REQUIREMENT: Copy every record word for word.
╔══
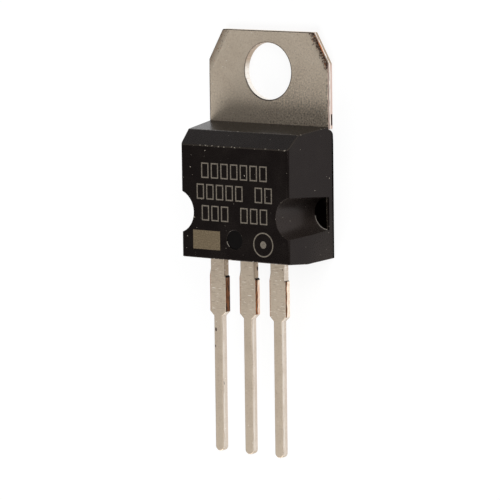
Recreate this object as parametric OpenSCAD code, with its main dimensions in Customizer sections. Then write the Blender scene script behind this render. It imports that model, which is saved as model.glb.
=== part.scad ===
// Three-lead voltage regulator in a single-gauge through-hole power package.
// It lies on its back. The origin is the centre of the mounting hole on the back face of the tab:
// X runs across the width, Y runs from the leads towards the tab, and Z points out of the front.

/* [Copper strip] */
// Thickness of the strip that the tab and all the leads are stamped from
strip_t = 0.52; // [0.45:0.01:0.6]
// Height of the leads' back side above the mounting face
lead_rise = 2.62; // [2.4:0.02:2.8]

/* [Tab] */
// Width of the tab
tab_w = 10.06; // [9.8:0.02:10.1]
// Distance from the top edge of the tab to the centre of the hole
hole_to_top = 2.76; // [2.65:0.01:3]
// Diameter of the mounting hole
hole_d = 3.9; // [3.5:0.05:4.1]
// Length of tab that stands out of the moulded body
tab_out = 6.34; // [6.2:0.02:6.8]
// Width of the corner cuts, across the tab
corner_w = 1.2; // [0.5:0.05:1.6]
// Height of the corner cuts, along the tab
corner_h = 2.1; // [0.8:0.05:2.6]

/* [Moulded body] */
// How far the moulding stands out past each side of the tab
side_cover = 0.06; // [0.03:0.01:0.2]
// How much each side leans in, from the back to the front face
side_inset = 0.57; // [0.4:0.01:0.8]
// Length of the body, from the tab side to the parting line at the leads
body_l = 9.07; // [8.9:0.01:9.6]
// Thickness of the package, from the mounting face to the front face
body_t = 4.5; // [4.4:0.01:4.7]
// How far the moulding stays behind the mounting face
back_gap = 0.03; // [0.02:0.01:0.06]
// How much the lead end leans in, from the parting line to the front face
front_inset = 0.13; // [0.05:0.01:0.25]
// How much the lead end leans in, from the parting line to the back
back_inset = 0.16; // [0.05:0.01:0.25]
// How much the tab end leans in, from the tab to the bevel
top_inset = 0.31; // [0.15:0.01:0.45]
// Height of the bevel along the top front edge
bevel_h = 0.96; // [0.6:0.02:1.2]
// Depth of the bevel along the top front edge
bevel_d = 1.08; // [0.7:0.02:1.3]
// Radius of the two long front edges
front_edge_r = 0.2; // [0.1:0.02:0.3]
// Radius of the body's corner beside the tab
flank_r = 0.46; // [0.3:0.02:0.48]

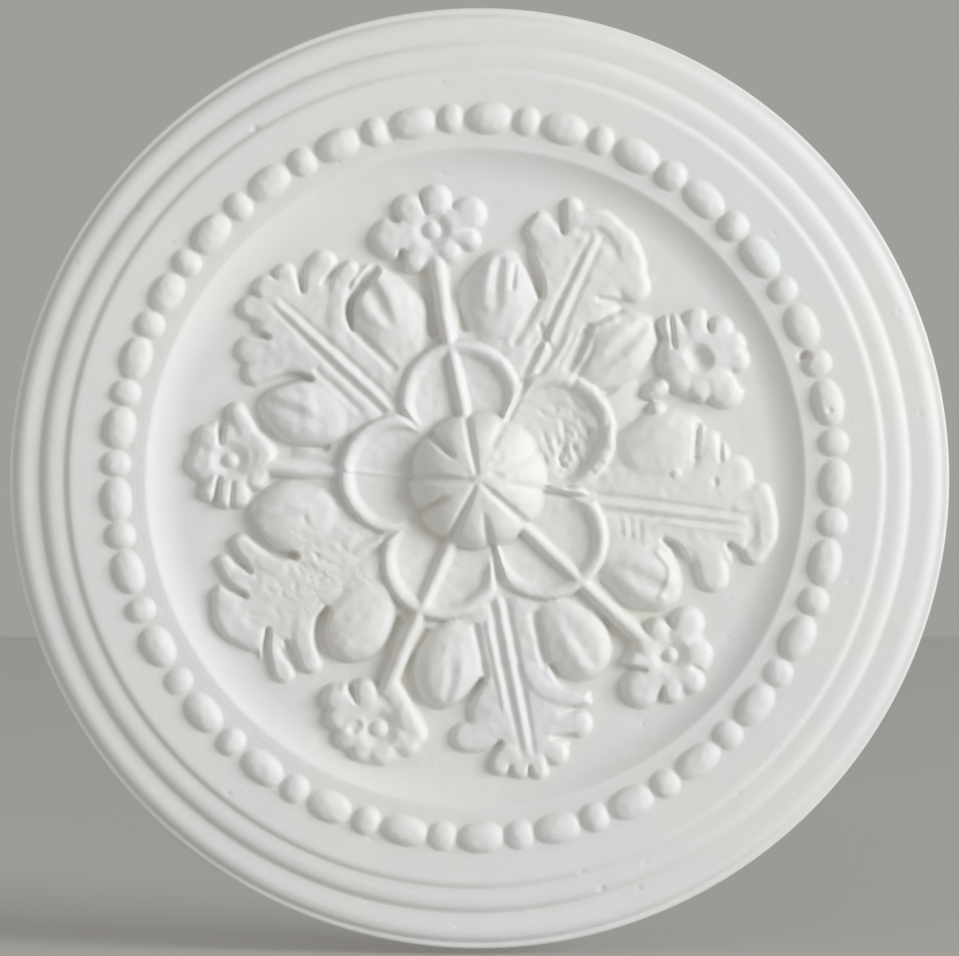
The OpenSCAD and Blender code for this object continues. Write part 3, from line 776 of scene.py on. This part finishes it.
╚══
TASK SOLUTION:
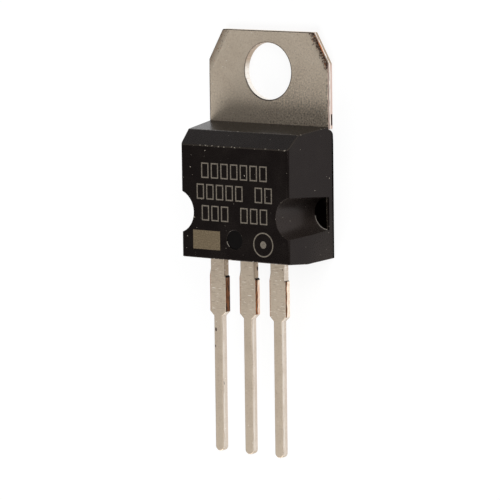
Recreate this object as parametric OpenSCAD code, with its main dimensions in Customizer sections. Then write the Blender scene script behind this render. It imports that model, which is saved as model.glb.
=== part.scad ===
// Three-lead voltage regulator in a single-gauge through-hole power package.
// It lies on its back. The origin is the centre of the mounting hole on the back face of the tab:
// X runs across the width, Y runs from the leads towards the tab, and Z points out of the front.

/* [Copper strip] */
// Thickness of the strip that the tab and all the leads are stamped from
strip_t = 0.52; // [0.45:0.01:0.6]
// Height of the leads' back side above the mounting face
lead_rise = 2.62; // [2.4:0.02:2.8]

/* [Tab] */
// Width of the tab
tab_w = 10.06; // [9.8:0.02:10.1]
// Distance from the top edge of the tab to the centre of the hole
hole_to_top = 2.76; // [2.65:0.01:3]
// Diameter of the mounting hole
hole_d = 3.9; // [3.5:0.05:4.1]
// Length of tab that stands out of the moulded body
tab_out = 6.34; // [6.2:0.02:6.8]
// Width of the corner cuts, across the tab
corner_w = 1.2; // [0.5:0.05:1.6]
// Height of the corner cuts, along the tab
corner_h = 2.1; // [0.8:0.05:2.6]

/* [Moulded body] */
// How far the moulding stands out past each side of the tab
side_cover = 0.06; // [0.03:0.01:0.2]
// How much each side leans in, from the back to the front face
side_inset = 0.57; // [0.4:0.01:0.8]
// Length of the body, from the tab side to the parting line at the leads
body_l = 9.07; // [8.9:0.01:9.6]
// Thickness of the package, from the mounting face to the front face
body_t = 4.5; // [4.4:0.01:4.7]
// How far the moulding stays behind the mounting face
back_gap = 0.03; // [0.02:0.01:0.06]
// How much the lead end leans in, from the parting line to the front face
front_inset = 0.13; // [0.05:0.01:0.25]
// How much the lead end leans in, from the parting line to the back
back_inset = 0.16; // [0.05:0.01:0.25]
// How much the tab end leans in, from the tab to the bevel
top_inset = 0.31; // [0.15:0.01:0.45]
// Height of the bevel along the top front edge
bevel_h = 0.96; // [0.6:0.02:1.2]
// Depth of the bevel along the top front edge
bevel_d = 1.08; // [0.7:0.02:1.3]
// Radius of the two long front edges
front_edge_r = 0.2; // [0.1:0.02:0.3]
// Radius of the body's corner beside the tab
flank_r = 0.46; // [0.3:0.02:0.48]

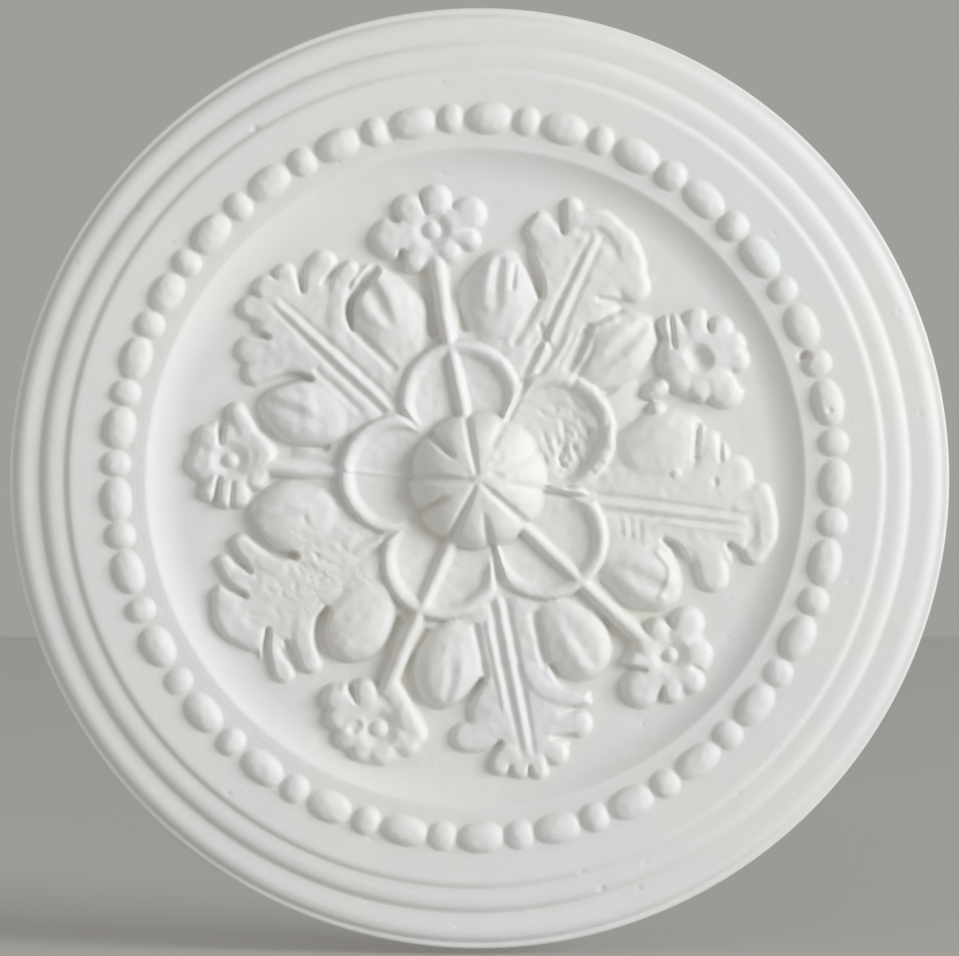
The OpenSCAD and Blender code for this object continues. Write part 3, from line 776 of scene.py on. This part finishes it.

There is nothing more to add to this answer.